--- Start of Dataset records ---

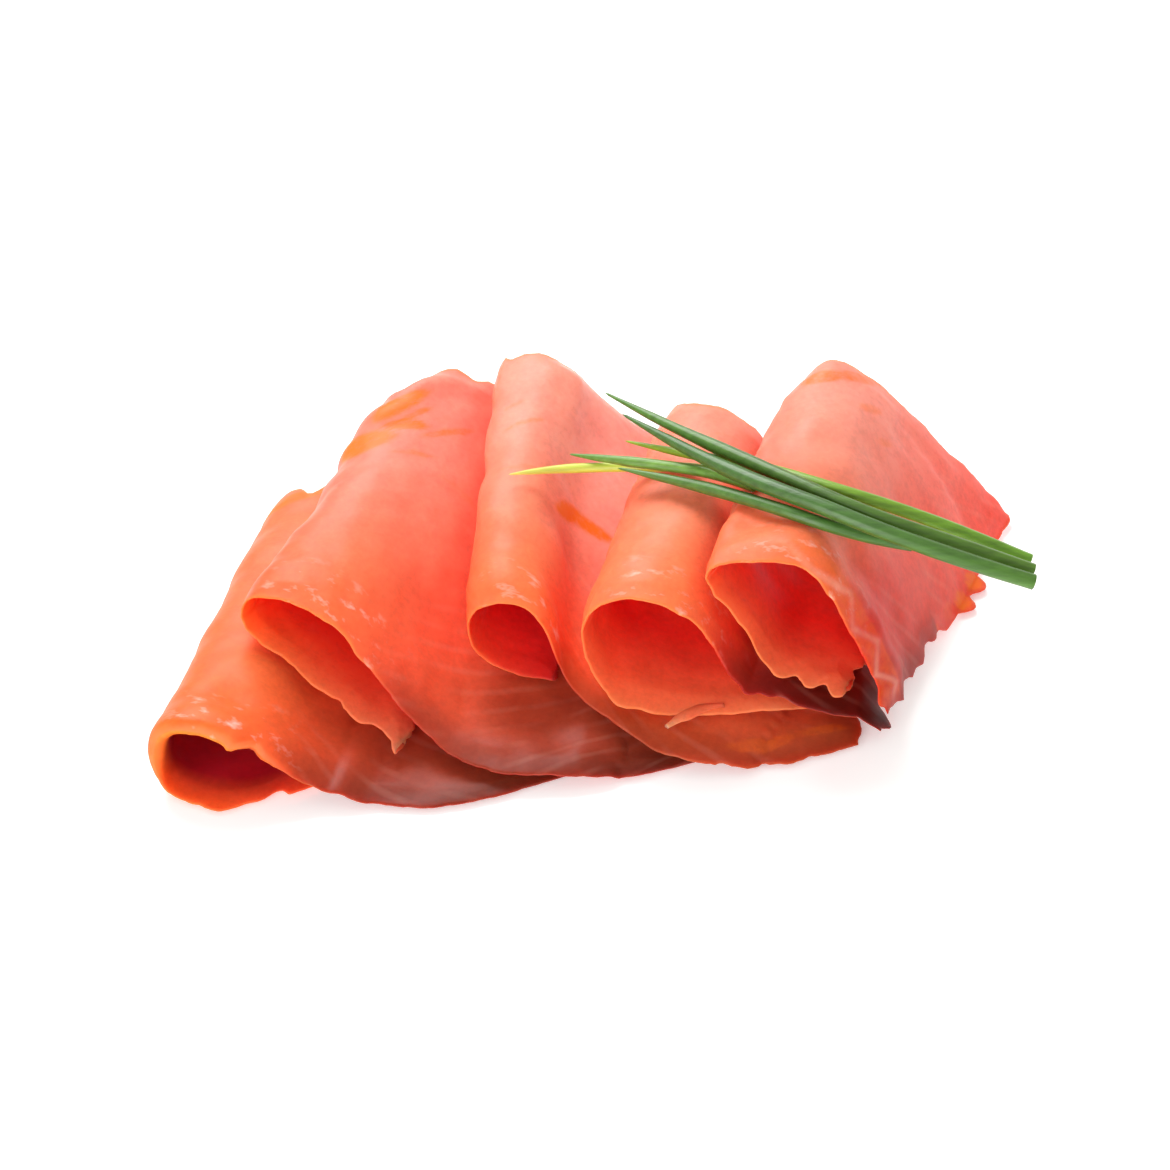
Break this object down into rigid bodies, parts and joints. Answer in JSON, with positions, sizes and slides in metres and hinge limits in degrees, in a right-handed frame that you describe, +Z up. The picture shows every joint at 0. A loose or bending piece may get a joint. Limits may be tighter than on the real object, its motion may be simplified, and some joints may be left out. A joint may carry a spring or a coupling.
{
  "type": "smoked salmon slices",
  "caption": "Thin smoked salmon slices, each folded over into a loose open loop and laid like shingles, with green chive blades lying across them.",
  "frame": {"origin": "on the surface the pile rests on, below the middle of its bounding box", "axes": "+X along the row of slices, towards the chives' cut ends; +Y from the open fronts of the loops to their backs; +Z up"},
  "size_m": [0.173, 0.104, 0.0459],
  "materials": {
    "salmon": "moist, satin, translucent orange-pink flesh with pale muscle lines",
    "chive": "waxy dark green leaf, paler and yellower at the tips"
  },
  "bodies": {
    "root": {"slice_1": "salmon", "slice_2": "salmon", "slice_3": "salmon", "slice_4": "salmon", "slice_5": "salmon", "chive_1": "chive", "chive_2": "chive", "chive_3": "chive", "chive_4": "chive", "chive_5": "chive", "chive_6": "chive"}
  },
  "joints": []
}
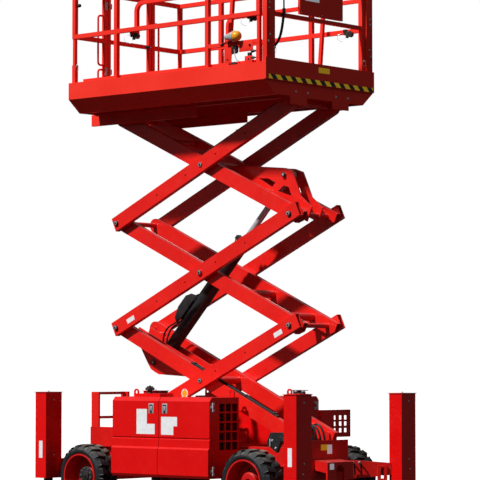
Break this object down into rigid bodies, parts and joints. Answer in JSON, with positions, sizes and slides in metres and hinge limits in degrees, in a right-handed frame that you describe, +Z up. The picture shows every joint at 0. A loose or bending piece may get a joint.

--- End of Dataset records ---

*Required work*. Copy every line exactly. Leave nothing out.

*Response*.
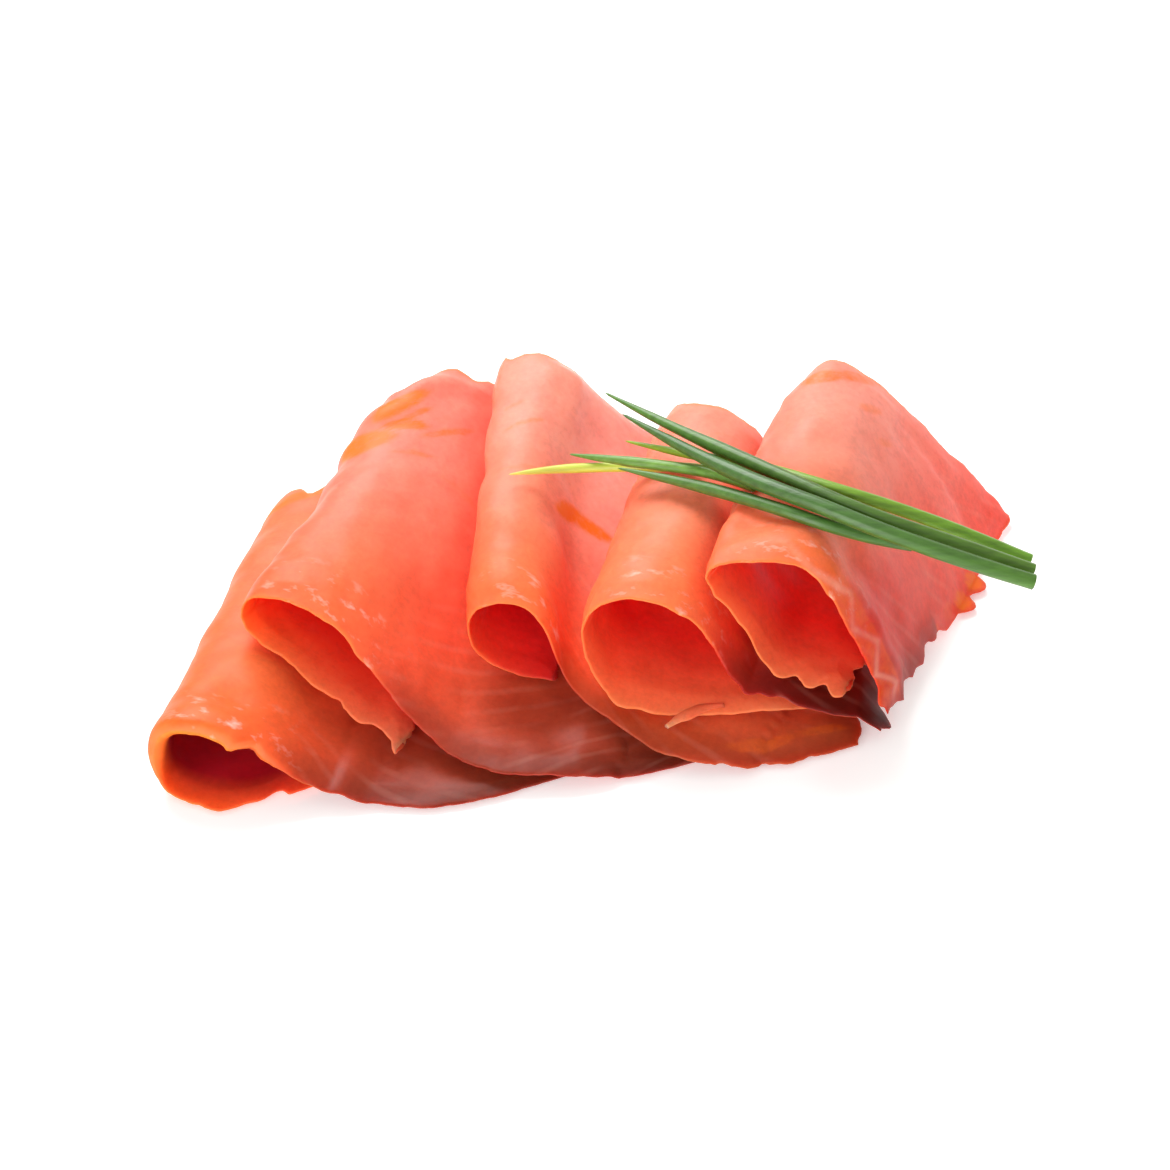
Break this object down into rigid bodies, parts and joints. Answer in JSON, with positions, sizes and slides in metres and hinge limits in degrees, in a right-handed frame that you describe, +Z up. The picture shows every joint at 0. A loose or bending piece may get a joint. Limits may be tighter than on the real object, its motion may be simplified, and some joints may be left out. A joint may carry a spring or a coupling.
{
  "type": "smoked salmon slices",
  "caption": "Thin smoked salmon slices, each folded over into a loose open loop and laid like shingles, with green chive blades lying across them.",
  "frame": {"origin": "on the surface the pile rests on, below the middle of its bounding box", "axes": "+X along the row of slices, towards the chives' cut ends; +Y from the open fronts of the loops to their backs; +Z up"},
  "size_m": [0.173, 0.104, 0.0459],
  "materials": {
    "salmon": "moist, satin, translucent orange-pink flesh with pale muscle lines",
    "chive": "waxy dark green leaf, paler and yellower at the tips"
  },
  "bodies": {
    "root": {"slice_1": "salmon", "slice_2": "salmon", "slice_3": "salmon", "slice_4": "salmon", "slice_5": "salmon", "chive_1": "chive", "chive_2": "chive", "chive_3": "chive", "chive_4": "chive", "chive_5": "chive", "chive_6": "chive"}
  },
  "joints": []
}
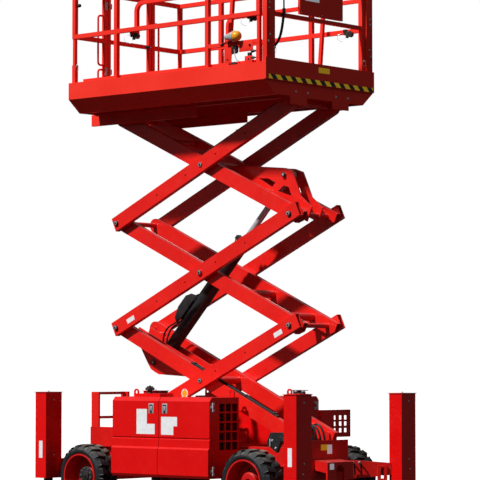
Break this object down into rigid bodies, parts and joints. Answer in JSON, with positions, sizes and slides in metres and hinge limits in degrees, in a right-handed frame that you describe, +Z up. The picture shows every joint at 0. A loose or bending piece may get a joint.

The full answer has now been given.